Along with Russia, China voted against the U.N. General Assembly motion and says Syria must be allowed to resolve its problems without foreign powers dictating terms to it. China has repeatedly said it opposes sanctions or the use of force in Syria.
Assad, who succeeded his father Hafez in 2000 after he had ruled for 30 years, retains crucial support from Russian and China. Moscow has long-standing strategic interests in Syria, including a naval base, and it is Syria's main arms supplier.
Syria's other significant military ally is Iran, itself at odds with the West. An Iranian destroyer and a supply ship sailed through the Suez canal this week and are believed to be on their way to the Syrian coast, a source in the canal authority said.
Crowds Expected at Funerals
Opposition activists said large crowds were expected at the funerals of the three demonstrators in the Mezze district of Damascus later in the day.
Mezze, both the home of embassies and an assembly point for pro-Assad militia and security police, has been in turmoil since security forces killed Osama Shebaan, a young protester, this week and some 8,000 demonstrators marched at his funeral.
The demonstrations in Mezze have succeeded because they were synchronized to leave several mosques at the same time and make it more difficult for the 'amn' [security police] to put them down, said Moaz al-Shami, a Mezze-based activist.
The military has also opened a new offensive in Hama, a city with a bloody history of resistance to Assad's late father. The Assad clan are Alawites, an offshoot of Shiite Islam, in a majority Sunni country.
The rebellion started out as civilian protests across the country last March, but it now includes a parallel armed struggle led by the Free Syria Army, mainly deserters from the army.
The rebel fighters have yet to do much more than stage hit-and-run attacks and skirmishes. But Western and Arab powers fear the crisis is sliding into a civil war that could inflame the region's patchwork of religious, ethnic, and political rivalries.
Tunisia, hosting a meeting on Syria next week, said on Friday Arab countries would encourage the fractured Syrian opposition to unite before they would recognize them as a government-in-waiting.
Assad portrays the opposition as foreign-backed terrorists and has promised reforms, while rejecting the idea of surrendering power.
On Wednesday, he announced a referendum on a draft constitution on Feb. 26 followed by a multiparty parliamentary election, a move dismissed by the opposition and the West.

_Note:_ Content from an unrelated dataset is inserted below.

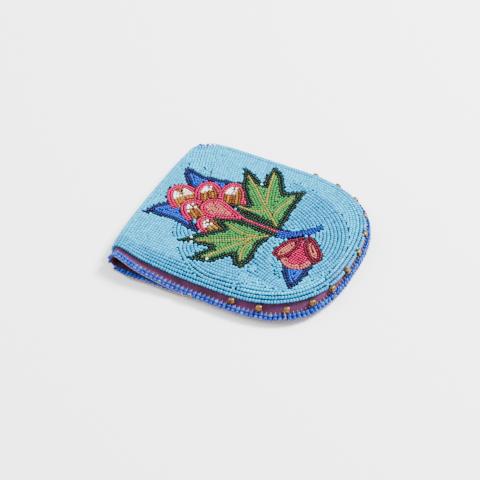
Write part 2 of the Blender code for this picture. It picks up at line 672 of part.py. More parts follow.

U.N. Secretary-General Ban Ki-moon and other world leaders are considering steps to get humanitarian aid to civilians suffering in embattled areas.
But the West has ruled out military intervention of the type that helped topple Moammar Gadhafi in Libya last year, and it must pin its hopes on bringing together a fragmented opposition movement, which includes activists inside Syria, armed rebels, and politicians in exile.